PROBLEM REQUIREMENTS: Give every line of the material again, exactly as written.

::::

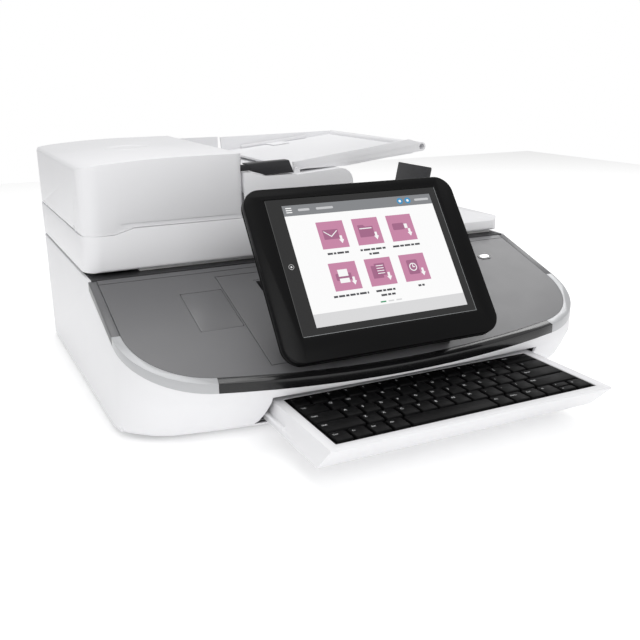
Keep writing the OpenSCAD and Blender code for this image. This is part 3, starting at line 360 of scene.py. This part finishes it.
def plain_mesh(carrier):
    """The mesh that a carrier's modifiers or letters make, with the modifiers and carrier removed."""
    bpy.context.view_layer.update()
    shown = carrier.evaluated_get(bpy.context.evaluated_depsgraph_get())
    mesh = bpy.data.meshes.new_from_object(shown)
    carrier.modifiers.clear()
    bpy.data.objects.remove(carrier)
    return mesh


def soften(node, radius):
    work = merged(node)
    bmesh.ops.dissolve_limit(work, angle_limit=math.radians(0.5), verts=work.verts, edges=work.edges)
    mesh = bpy.data.meshes.new(node + "_soft")
    work.to_mesh(mesh)
    work.free()
    mesh.materials.append(finish[slot_of[node]])
    carrier = carried(mesh)
    bevel = carrier.modifiers.new("bevel", "BEVEL")
    bevel.width, bevel.segments = radius * MM, 2
    bevel.limit_method, bevel.angle_limit = "ANGLE", BEVEL_FROM
    bevel.miter_outer = "MITER_ARC"
    return settle(node + "_moulding", plain_mesh(carrier), body_of[node], slot_of[node], node, angle=40)


soft_edges = {
    "lower_shell": 0.8, "front_strip": 0.6, "deck_corner_left": 0.6, "deck_corner_right": 0.6,
    "side_strip_left": 0.6, "side_strip_right": 0.6, "pocket_cover": 0.4, "keyboard_tray": 0.6,
    "keyboard_base": 0.4,
    "screen_bezel": 1.6, "screen_back": 1.6, "lid_frame": 1.2, "feeder_base": 1.2,
    "feeder_cover": 1.0, "cover_latch": 1.0, "input_tray": 0.5, "paper_guide_front": 0.5,
    "paper_guide_back": 0.5, "paper_stop": 0.8,
}
for node, radius in soft_edges.items():
    piece = soften(node, radius)
    print(node, "faces", len(piece.data.polygons))

# %% [markdown]
# ## The screen's own axes
# The screen leans back, so nothing on it lines up with the room. The pane of glass itself tells
# where it is: its largest forward face gives the outward direction, and its lower left corner
# becomes the zero point. After this, a point on the screen is written as millimetres to the
# right, up the glass, and out of it.

# %% Axes of a leaning face
def face_axes(node):
    mesh = nodes[node].data
    forward = (p for p in mesh.polygons if p.normal.y < -0.2 and p.normal.z > -0.6)
    out = max(forward, key=lambda p: p.area).normal.normalized()
    right = Vector((1, 0, 0))
    up = out.cross(right).normalized()
    points = [v.co for v in mesh.vertices]
    low = Vector((min(p.dot(right) for p in points), min(p.dot(up) for p in points),
                  max(p.dot(out) for p in points)))
    turn = Matrix((right, up, out)).transposed()
    return Matrix.Translation(turn @ low) @ turn.to_4x4() @ Matrix.Scale(MM, 4)


on_glass = face_axes("touch_glass")
lean = math.degrees(math.atan2(on_glass.col[1][2], on_glass.col[1][1]))
print("the glass leans", round(lean, 1), "degrees, corner", [round(v, 4) for v in on_glass.translation])

# %% [markdown]
# ## The lit picture on the screen
# The display shows a start page: a grey status bar, six coloured tiles with a pictogram and a
# caption each, a page mark and a foot bar. A picture file could be pasted on, but drawn shapes
# stay crisp from near and far. Each shape is a very thin plate, stacked like prints, and each
# ink glows a little because a lamp stands behind it. Captions are plain bars, without words.

# %% Outlines for flat shapes
def bar(left, low, right, high):
    return [(left, low), (right, low), (right, high), (left, high)]


def disc(x, y, radius, steps=24):
    return [(x + radius * math.cos(math.tau * i / steps), y + radius * math.sin(math.tau * i / steps))
            for i in range(steps)]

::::

EXPECTED OUTPUT:
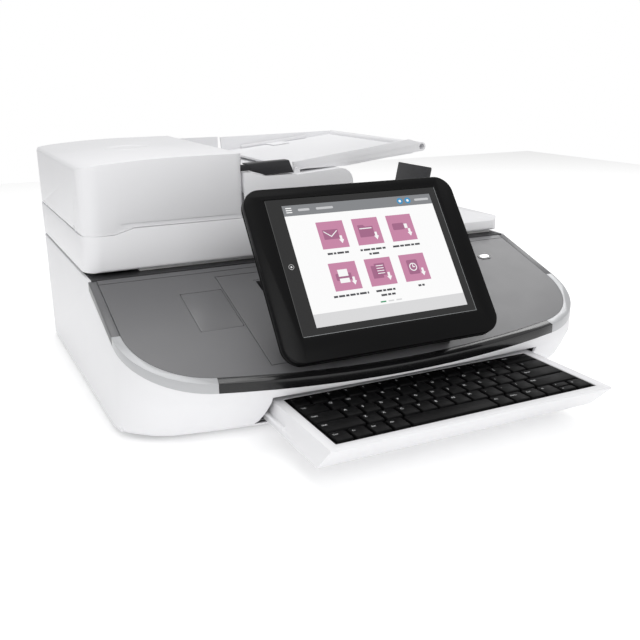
Keep writing the OpenSCAD and Blender code for this image. This is part 3, starting at line 360 of scene.py. This part finishes it.
def plain_mesh(carrier):
    """The mesh that a carrier's modifiers or letters make, with the modifiers and carrier removed."""
    bpy.context.view_layer.update()
    shown = carrier.evaluated_get(bpy.context.evaluated_depsgraph_get())
    mesh = bpy.data.meshes.new_from_object(shown)
    carrier.modifiers.clear()
    bpy.data.objects.remove(carrier)
    return mesh


def soften(node, radius):
    work = merged(node)
    bmesh.ops.dissolve_limit(work, angle_limit=math.radians(0.5), verts=work.verts, edges=work.edges)
    mesh = bpy.data.meshes.new(node + "_soft")
    work.to_mesh(mesh)
    work.free()
    mesh.materials.append(finish[slot_of[node]])
    carrier = carried(mesh)
    bevel = carrier.modifiers.new("bevel", "BEVEL")
    bevel.width, bevel.segments = radius * MM, 2
    bevel.limit_method, bevel.angle_limit = "ANGLE", BEVEL_FROM
    bevel.miter_outer = "MITER_ARC"
    return settle(node + "_moulding", plain_mesh(carrier), body_of[node], slot_of[node], node, angle=40)


soft_edges = {
    "lower_shell": 0.8, "front_strip": 0.6, "deck_corner_left": 0.6, "deck_corner_right": 0.6,
    "side_strip_left": 0.6, "side_strip_right": 0.6, "pocket_cover": 0.4, "keyboard_tray": 0.6,
    "keyboard_base": 0.4,
    "screen_bezel": 1.6, "screen_back": 1.6, "lid_frame": 1.2, "feeder_base": 1.2,
    "feeder_cover": 1.0, "cover_latch": 1.0, "input_tray": 0.5, "paper_guide_front": 0.5,
    "paper_guide_back": 0.5, "paper_stop": 0.8,
}
for node, radius in soft_edges.items():
    piece = soften(node, radius)
    print(node, "faces", len(piece.data.polygons))

# %% [markdown]
# ## The screen's own axes
# The screen leans back, so nothing on it lines up with the room. The pane of glass itself tells
# where it is: its largest forward face gives the outward direction, and its lower left corner
# becomes the zero point. After this, a point on the screen is written as millimetres to the
# right, up the glass, and out of it.

# %% Axes of a leaning face
def face_axes(node):
    mesh = nodes[node].data
    forward = (p for p in mesh.polygons if p.normal.y < -0.2 and p.normal.z > -0.6)
    out = max(forward, key=lambda p: p.area).normal.normalized()
    right = Vector((1, 0, 0))
    up = out.cross(right).normalized()
    points = [v.co for v in mesh.vertices]
    low = Vector((min(p.dot(right) for p in points), min(p.dot(up) for p in points),
                  max(p.dot(out) for p in points)))
    turn = Matrix((right, up, out)).transposed()
    return Matrix.Translation(turn @ low) @ turn.to_4x4() @ Matrix.Scale(MM, 4)


on_glass = face_axes("touch_glass")
lean = math.degrees(math.atan2(on_glass.col[1][2], on_glass.col[1][1]))
print("the glass leans", round(lean, 1), "degrees, corner", [round(v, 4) for v in on_glass.translation])

# %% [markdown]
# ## The lit picture on the screen
# The display shows a start page: a grey status bar, six coloured tiles with a pictogram and a
# caption each, a page mark and a foot bar. A picture file could be pasted on, but drawn shapes
# stay crisp from near and far. Each shape is a very thin plate, stacked like prints, and each
# ink glows a little because a lamp stands behind it. Captions are plain bars, without words.

# %% Outlines for flat shapes
def bar(left, low, right, high):
    return [(left, low), (right, low), (right, high), (left, high)]


def disc(x, y, radius, steps=24):
    return [(x + radius * math.cos(math.tau * i / steps), y + radius * math.sin(math.tau * i / steps))
            for i in range(steps)]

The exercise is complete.